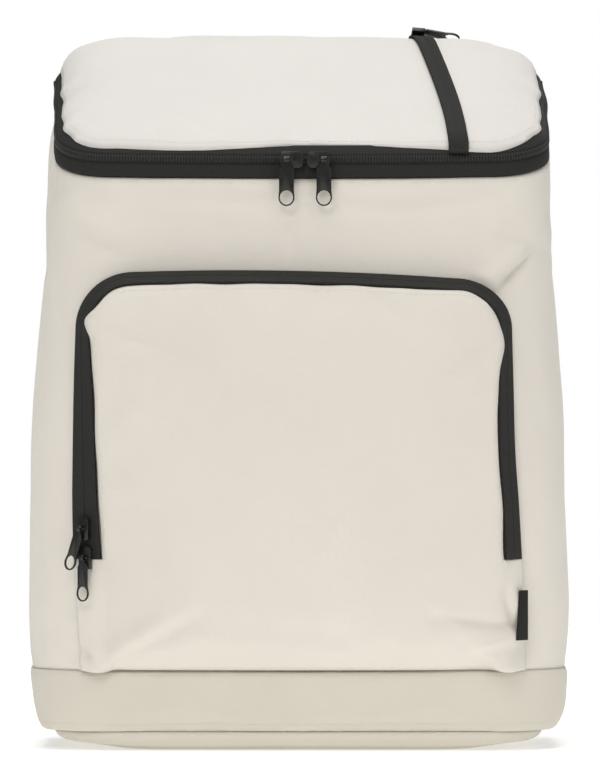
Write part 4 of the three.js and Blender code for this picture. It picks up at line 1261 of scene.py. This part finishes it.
def make_materials():
    s = settings()
    cloth, lid = tuple(s.cloth_colour), tuple(s.lid_colour)
    tape, metal = tuple(s.zip_colour), tuple(s.hardware_colour)
    MATERIALS.update(
        # Painted light: the body's and the pocket's cloth are copies of the strap's cloth, painted
        # 5 and 1.5 per cent lighter for the light that falls on them.
        body=woven("Body cloth", shade(cloth, 1.05), s.threads),
        lid=woven("Lid cloth", lid, s.threads),
        # Painted shade: the base cloth is set darker for the shade below the pocket.
        base=woven("Base cloth", tuple(s.base_colour), s.threads),
        pocket=woven("Pocket cloth", shade(cloth, 1.015), s.threads),
        strap=woven("Strap cloth", cloth, s.threads),
        tape=ribbed("Zip tape", tape, 12),
        webbing=ribbed("Webbing", shade(tape, 1.1), 9, depth=0.25),
        ribbon=ribbed("Ribbon", shade(tape, 0.7), 14, depth=0.1),
        metal=enamel("Slider enamel", metal),
        plastic=moulded("Buckle plastic", shade(metal, 1.2)),
        coil=nylon("Zip coil", shade(tape, 1.0)),
        thread=yarn("Thread", shade(cloth, 1.02)),
    )


# Pieces


class BACKPACK_OT_stage(bpy.types.Operator):
    """Floor, soft studio light and the camera"""

    bl_idname = "backpack.stage"
    bl_label = "Stage"

    def execute(self, context):
        scene = context.scene
        s = settings()
        mesh = bpy.data.meshes.new("floor")
        around = np.linspace(0, 2 * math.pi, 96, endpoint=False)
        ring = [(FLOOR_RADIUS * math.cos(a), FLOOR_RADIUS * math.sin(a), 0.0) for a in around]
        mesh.from_pydata(ring, [], [list(range(len(ring)))])
        floor = place(bpy.data.objects.new("floor", mesh))
        pale = Finish("Pale floor", {
            "Roughness": 0.9, "Emission Color": (1, 1, 1, 1), "Emission Strength": 0.36,
        })
        tone = pale.noise(pale.place(), 3.0, 2.0)
        pale.colour(pale.blend(tone, (0.93, 0.93, 0.93, 1), (0.95, 0.95, 0.95, 1)))
        coloured(floor, pale.material)

        world = bpy.data.worlds.new("Studio")
        world.use_nodes = True
        nodes, links = world.node_tree.nodes, world.node_tree.links
        nodes["Background"].inputs[0].default_value = (1, 1, 1, 1)
        seen = nodes.new("ShaderNodeLightPath").outputs["Is Camera Ray"]
        strength = nodes.new("ShaderNodeMapRange")
        strength.inputs["To Min"].default_value = 0.3
        strength.inputs["To Max"].default_value = 1.0
        links.new(seen, strength.inputs["Value"])
        links.new(strength.outputs[0], nodes["Background"].inputs[1])
        scene.world = world
        for name, at, size, power in (
            ("key", (-0.9, -2.8, 2.5), 1.6, 36.0),
            ("fill", (2.2, -2.2, 1.4), 2.0, 11.0),
            ("top", (0.0, -0.2, 2.8), 2.0, 43.0),
            ("behind", (1.0, 2.8, 1.6), 1.6, 12.0),
        ):
            light = bpy.data.lights.new(name, "AREA")
            light.size = size
            light.energy = power
            lamp = place(bpy.data.objects.new(name, light))
            lamp.location = at
            aim = Vector((0, 0, 0.22)) - Vector(at)
            lamp.rotation_euler = aim.to_track_quat("-Z", "Y").to_euler()

        camera = place(bpy.data.objects.new("camera", bpy.data.cameras.new("camera")))
        target = Vector((0.0009, 0.0, 0.2100))
        away = s.camera_distance
        rise = s.camera_rise
        camera.location = target + Vector((0, -math.cos(rise) * away, math.sin(rise) * away))
        camera.rotation_euler = (target - camera.location).to_track_quat("-Z", "Y").to_euler()
        camera.data.sensor_fit = "VERTICAL"
        camera.data.sensor_height = 24
        camera.data.lens = 24 * (away - 0.02) / (776 * 0.5866 * MM)
        camera.data.clip_end = 50
        scene.camera = camera
        scene.view_settings.view_transform = "Standard"
        return {"FINISHED"}


def wall_grid(table_rows):
    """Rows of points round the plan; each row gives its height at a zip height, and inset."""
    grid = []
    for height, inset in table_rows:
        z = height(ZIP_AT)
        near = np.clip(1 - (ZIP_AT + WALL_RIM - z) / TUCK_REACH, 0, 1)
        grid.append(plan(z, inset + TUCK * near**2 * (3 - 2 * near))[0])
    return grid


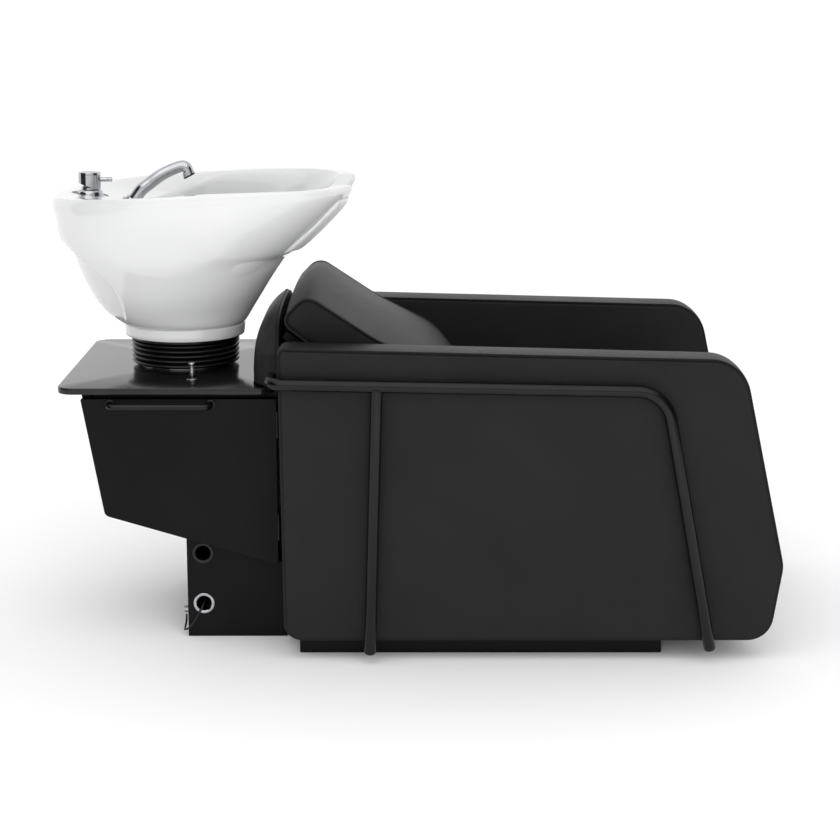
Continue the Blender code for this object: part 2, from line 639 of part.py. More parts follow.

▶ _What you have to do_
All of the data needs to be reproduced exactly, with no line missing.

▶ _Worked answer_
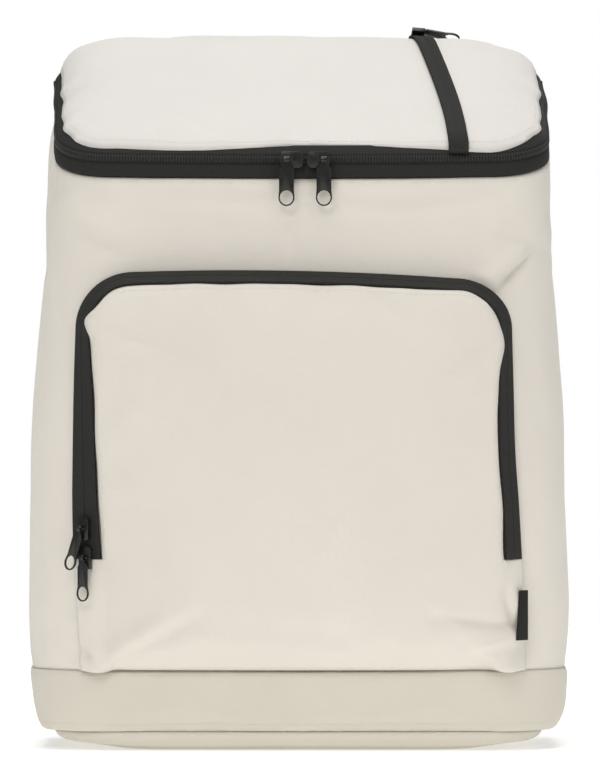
Write part 4 of the three.js and Blender code for this picture. It picks up at line 1261 of scene.py. This part finishes it.
def make_materials():
    s = settings()
    cloth, lid = tuple(s.cloth_colour), tuple(s.lid_colour)
    tape, metal = tuple(s.zip_colour), tuple(s.hardware_colour)
    MATERIALS.update(
        # Painted light: the body's and the pocket's cloth are copies of the strap's cloth, painted
        # 5 and 1.5 per cent lighter for the light that falls on them.
        body=woven("Body cloth", shade(cloth, 1.05), s.threads),
        lid=woven("Lid cloth", lid, s.threads),
        # Painted shade: the base cloth is set darker for the shade below the pocket.
        base=woven("Base cloth", tuple(s.base_colour), s.threads),
        pocket=woven("Pocket cloth", shade(cloth, 1.015), s.threads),
        strap=woven("Strap cloth", cloth, s.threads),
        tape=ribbed("Zip tape", tape, 12),
        webbing=ribbed("Webbing", shade(tape, 1.1), 9, depth=0.25),
        ribbon=ribbed("Ribbon", shade(tape, 0.7), 14, depth=0.1),
        metal=enamel("Slider enamel", metal),
        plastic=moulded("Buckle plastic", shade(metal, 1.2)),
        coil=nylon("Zip coil", shade(tape, 1.0)),
        thread=yarn("Thread", shade(cloth, 1.02)),
    )


# Pieces


class BACKPACK_OT_stage(bpy.types.Operator):
    """Floor, soft studio light and the camera"""

    bl_idname = "backpack.stage"
    bl_label = "Stage"

    def execute(self, context):
        scene = context.scene
        s = settings()
        mesh = bpy.data.meshes.new("floor")
        around = np.linspace(0, 2 * math.pi, 96, endpoint=False)
        ring = [(FLOOR_RADIUS * math.cos(a), FLOOR_RADIUS * math.sin(a), 0.0) for a in around]
        mesh.from_pydata(ring, [], [list(range(len(ring)))])
        floor = place(bpy.data.objects.new("floor", mesh))
        pale = Finish("Pale floor", {
            "Roughness": 0.9, "Emission Color": (1, 1, 1, 1), "Emission Strength": 0.36,
        })
        tone = pale.noise(pale.place(), 3.0, 2.0)
        pale.colour(pale.blend(tone, (0.93, 0.93, 0.93, 1), (0.95, 0.95, 0.95, 1)))
        coloured(floor, pale.material)

        world = bpy.data.worlds.new("Studio")
        world.use_nodes = True
        nodes, links = world.node_tree.nodes, world.node_tree.links
        nodes["Background"].inputs[0].default_value = (1, 1, 1, 1)
        seen = nodes.new("ShaderNodeLightPath").outputs["Is Camera Ray"]
        strength = nodes.new("ShaderNodeMapRange")
        strength.inputs["To Min"].default_value = 0.3
        strength.inputs["To Max"].default_value = 1.0
        links.new(seen, strength.inputs["Value"])
        links.new(strength.outputs[0], nodes["Background"].inputs[1])
        scene.world = world
        for name, at, size, power in (
            ("key", (-0.9, -2.8, 2.5), 1.6, 36.0),
            ("fill", (2.2, -2.2, 1.4), 2.0, 11.0),
            ("top", (0.0, -0.2, 2.8), 2.0, 43.0),
            ("behind", (1.0, 2.8, 1.6), 1.6, 12.0),
        ):
            light = bpy.data.lights.new(name, "AREA")
            light.size = size
            light.energy = power
            lamp = place(bpy.data.objects.new(name, light))
            lamp.location = at
            aim = Vector((0, 0, 0.22)) - Vector(at)
            lamp.rotation_euler = aim.to_track_quat("-Z", "Y").to_euler()

        camera = place(bpy.data.objects.new("camera", bpy.data.cameras.new("camera")))
        target = Vector((0.0009, 0.0, 0.2100))
        away = s.camera_distance
        rise = s.camera_rise
        camera.location = target + Vector((0, -math.cos(rise) * away, math.sin(rise) * away))
        camera.rotation_euler = (target - camera.location).to_track_quat("-Z", "Y").to_euler()
        camera.data.sensor_fit = "VERTICAL"
        camera.data.sensor_height = 24
        camera.data.lens = 24 * (away - 0.02) / (776 * 0.5866 * MM)
        camera.data.clip_end = 50
        scene.camera = camera
        scene.view_settings.view_transform = "Standard"
        return {"FINISHED"}


def wall_grid(table_rows):
    """Rows of points round the plan; each row gives its height at a zip height, and inset."""
    grid = []
    for height, inset in table_rows:
        z = height(ZIP_AT)
        near = np.clip(1 - (ZIP_AT + WALL_RIM - z) / TUCK_REACH, 0, 1)
        grid.append(plan(z, inset + TUCK * near**2 * (3 - 2 * near))[0])
    return grid


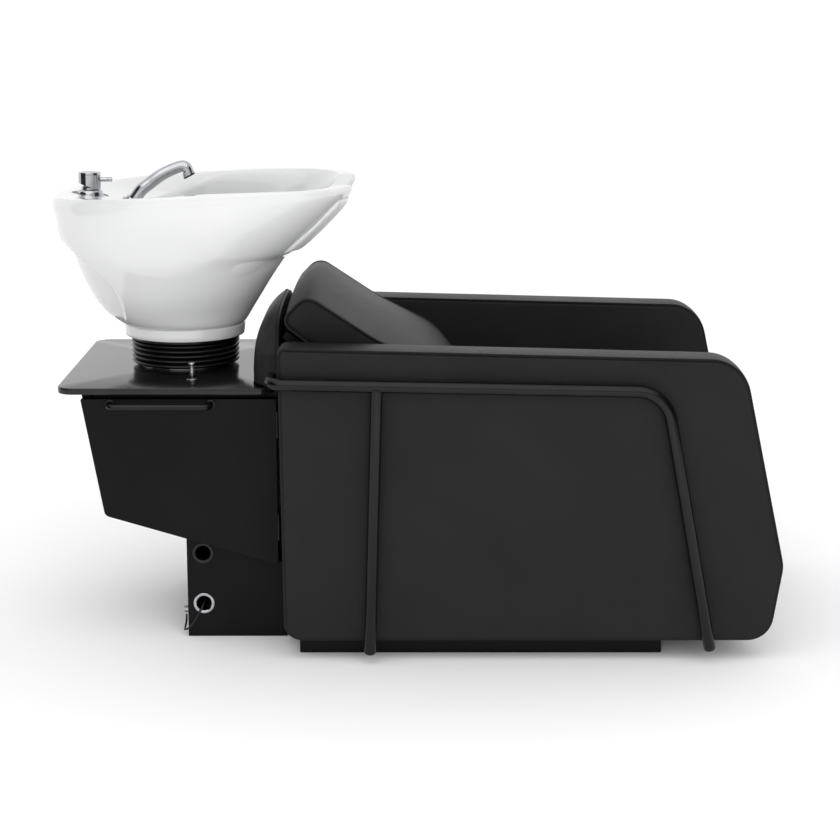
Continue the Blender code for this object: part 2, from line 639 of part.py. More parts follow.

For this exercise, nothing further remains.